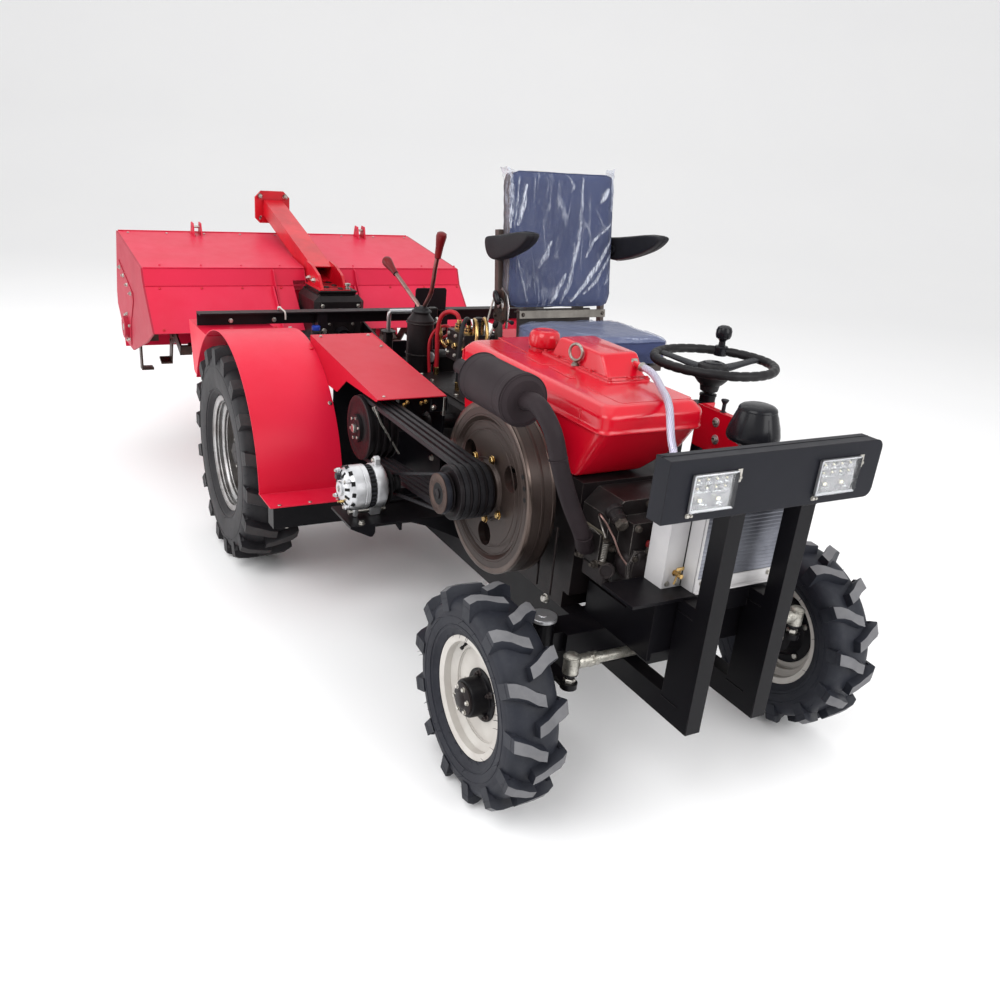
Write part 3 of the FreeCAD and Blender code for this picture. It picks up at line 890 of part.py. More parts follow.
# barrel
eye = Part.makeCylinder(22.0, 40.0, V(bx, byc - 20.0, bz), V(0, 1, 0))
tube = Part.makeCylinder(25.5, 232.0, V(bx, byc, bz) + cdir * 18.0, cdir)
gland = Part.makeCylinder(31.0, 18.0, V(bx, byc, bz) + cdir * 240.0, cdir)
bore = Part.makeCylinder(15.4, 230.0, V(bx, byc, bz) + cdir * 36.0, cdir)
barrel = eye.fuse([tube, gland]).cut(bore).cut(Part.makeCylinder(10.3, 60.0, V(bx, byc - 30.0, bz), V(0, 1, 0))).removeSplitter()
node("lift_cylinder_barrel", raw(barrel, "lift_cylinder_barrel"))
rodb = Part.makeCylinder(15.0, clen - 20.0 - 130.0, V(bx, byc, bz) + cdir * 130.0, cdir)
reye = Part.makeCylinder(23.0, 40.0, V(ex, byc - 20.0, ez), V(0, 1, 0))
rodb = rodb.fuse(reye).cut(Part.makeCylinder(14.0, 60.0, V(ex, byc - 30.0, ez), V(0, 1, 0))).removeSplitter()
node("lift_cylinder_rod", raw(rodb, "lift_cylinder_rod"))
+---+
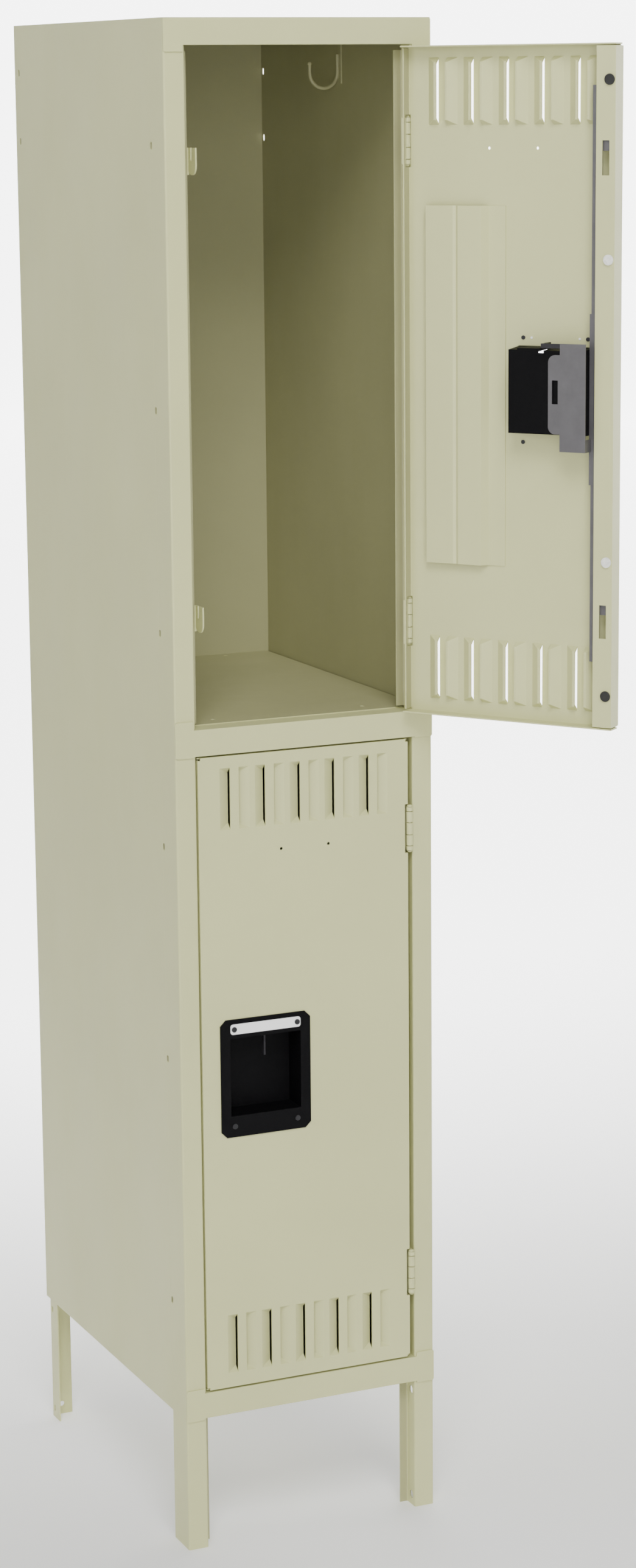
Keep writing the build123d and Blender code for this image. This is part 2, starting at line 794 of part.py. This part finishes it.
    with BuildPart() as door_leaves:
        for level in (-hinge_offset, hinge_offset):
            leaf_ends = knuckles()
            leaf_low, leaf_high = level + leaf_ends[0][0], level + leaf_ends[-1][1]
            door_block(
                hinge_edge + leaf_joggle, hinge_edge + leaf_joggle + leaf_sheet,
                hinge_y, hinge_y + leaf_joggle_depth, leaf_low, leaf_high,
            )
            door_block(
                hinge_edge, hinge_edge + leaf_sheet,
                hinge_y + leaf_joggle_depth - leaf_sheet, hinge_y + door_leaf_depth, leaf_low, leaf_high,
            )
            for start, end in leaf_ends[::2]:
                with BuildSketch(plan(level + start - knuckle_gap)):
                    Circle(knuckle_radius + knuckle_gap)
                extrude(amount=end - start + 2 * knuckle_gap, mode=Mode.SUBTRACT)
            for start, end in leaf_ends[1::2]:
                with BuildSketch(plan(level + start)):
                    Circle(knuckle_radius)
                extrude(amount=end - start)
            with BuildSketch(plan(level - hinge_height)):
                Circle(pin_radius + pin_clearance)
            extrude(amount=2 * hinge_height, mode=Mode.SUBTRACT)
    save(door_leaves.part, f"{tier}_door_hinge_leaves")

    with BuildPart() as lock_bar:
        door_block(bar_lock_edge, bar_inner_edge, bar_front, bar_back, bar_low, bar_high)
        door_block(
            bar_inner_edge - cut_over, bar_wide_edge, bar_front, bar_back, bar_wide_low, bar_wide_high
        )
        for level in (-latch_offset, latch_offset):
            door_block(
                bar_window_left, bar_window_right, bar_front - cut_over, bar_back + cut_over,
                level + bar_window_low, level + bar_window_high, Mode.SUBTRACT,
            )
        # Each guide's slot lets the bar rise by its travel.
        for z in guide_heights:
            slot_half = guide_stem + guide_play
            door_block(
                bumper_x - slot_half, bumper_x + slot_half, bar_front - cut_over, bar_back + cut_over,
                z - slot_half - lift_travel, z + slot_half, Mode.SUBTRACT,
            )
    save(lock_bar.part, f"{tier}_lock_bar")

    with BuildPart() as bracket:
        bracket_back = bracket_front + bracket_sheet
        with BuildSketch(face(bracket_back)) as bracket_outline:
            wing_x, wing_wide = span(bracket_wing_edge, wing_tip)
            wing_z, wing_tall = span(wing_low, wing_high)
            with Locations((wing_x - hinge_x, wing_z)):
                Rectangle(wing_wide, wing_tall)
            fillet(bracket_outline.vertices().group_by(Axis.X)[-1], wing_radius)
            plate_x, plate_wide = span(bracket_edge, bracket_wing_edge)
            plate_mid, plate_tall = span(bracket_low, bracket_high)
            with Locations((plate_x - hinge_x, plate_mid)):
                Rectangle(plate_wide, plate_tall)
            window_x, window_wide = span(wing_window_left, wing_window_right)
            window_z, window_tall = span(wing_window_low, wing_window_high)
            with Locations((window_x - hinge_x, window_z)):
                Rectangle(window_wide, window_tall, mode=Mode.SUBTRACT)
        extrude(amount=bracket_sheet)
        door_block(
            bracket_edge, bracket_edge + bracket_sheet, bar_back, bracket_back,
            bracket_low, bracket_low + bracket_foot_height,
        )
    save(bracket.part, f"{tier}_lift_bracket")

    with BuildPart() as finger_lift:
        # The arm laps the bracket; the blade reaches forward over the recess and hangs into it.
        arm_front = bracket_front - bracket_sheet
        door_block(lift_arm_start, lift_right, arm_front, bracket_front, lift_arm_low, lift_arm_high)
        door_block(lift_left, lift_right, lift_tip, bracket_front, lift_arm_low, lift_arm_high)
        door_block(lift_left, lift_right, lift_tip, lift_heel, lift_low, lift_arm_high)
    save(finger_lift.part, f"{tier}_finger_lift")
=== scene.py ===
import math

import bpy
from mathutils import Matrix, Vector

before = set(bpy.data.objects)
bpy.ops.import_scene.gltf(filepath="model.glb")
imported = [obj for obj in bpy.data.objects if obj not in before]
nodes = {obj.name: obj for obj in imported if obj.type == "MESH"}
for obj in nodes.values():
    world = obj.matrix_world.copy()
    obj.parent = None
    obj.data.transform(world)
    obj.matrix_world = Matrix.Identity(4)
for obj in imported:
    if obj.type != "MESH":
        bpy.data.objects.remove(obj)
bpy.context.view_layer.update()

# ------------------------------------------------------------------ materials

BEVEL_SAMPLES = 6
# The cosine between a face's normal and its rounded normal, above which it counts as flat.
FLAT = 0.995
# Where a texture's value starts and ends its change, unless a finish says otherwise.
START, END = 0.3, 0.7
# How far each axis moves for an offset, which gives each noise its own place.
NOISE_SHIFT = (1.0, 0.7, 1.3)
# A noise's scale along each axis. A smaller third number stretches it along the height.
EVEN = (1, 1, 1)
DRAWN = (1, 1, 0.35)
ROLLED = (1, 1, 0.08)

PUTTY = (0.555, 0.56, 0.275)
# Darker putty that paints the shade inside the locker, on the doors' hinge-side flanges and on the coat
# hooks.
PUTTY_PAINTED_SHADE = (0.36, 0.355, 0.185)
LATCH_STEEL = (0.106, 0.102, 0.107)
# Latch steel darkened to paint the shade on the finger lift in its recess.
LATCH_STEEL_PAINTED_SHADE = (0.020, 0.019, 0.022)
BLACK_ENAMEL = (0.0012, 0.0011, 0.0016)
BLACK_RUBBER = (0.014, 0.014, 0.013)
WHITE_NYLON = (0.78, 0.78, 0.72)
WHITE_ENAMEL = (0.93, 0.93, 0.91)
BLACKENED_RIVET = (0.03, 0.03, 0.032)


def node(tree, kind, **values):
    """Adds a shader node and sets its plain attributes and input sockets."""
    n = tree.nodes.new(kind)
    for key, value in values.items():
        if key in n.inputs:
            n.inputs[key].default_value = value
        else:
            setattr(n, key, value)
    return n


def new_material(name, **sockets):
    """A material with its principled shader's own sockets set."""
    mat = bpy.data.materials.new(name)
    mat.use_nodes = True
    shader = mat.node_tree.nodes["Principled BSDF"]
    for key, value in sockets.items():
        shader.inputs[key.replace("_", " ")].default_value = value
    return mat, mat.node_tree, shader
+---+
● **STATED GOAL**
The lines to transcribe begin at the line with "lift_heel, lift_low, lift_arm_high)" and end at the line with "bpy.data.objects.remove(obj)"; copy them exactly, both ends included.

● **RESULT FOR THIS EXERCISE**
        door_block(lift_left, lift_right, lift_tip, lift_heel, lift_low, lift_arm_high)
    save(finger_lift.part, f"{tier}_finger_lift")
=== scene.py ===
import math

import bpy
from mathutils import Matrix, Vector

before = set(bpy.data.objects)
bpy.ops.import_scene.gltf(filepath="model.glb")
imported = [obj for obj in bpy.data.objects if obj not in before]
nodes = {obj.name: obj for obj in imported if obj.type == "MESH"}
for obj in nodes.values():
    world = obj.matrix_world.copy()
    obj.parent = None
    obj.data.transform(world)
    obj.matrix_world = Matrix.Identity(4)
for obj in imported:
    if obj.type != "MESH":
        bpy.data.objects.remove(obj)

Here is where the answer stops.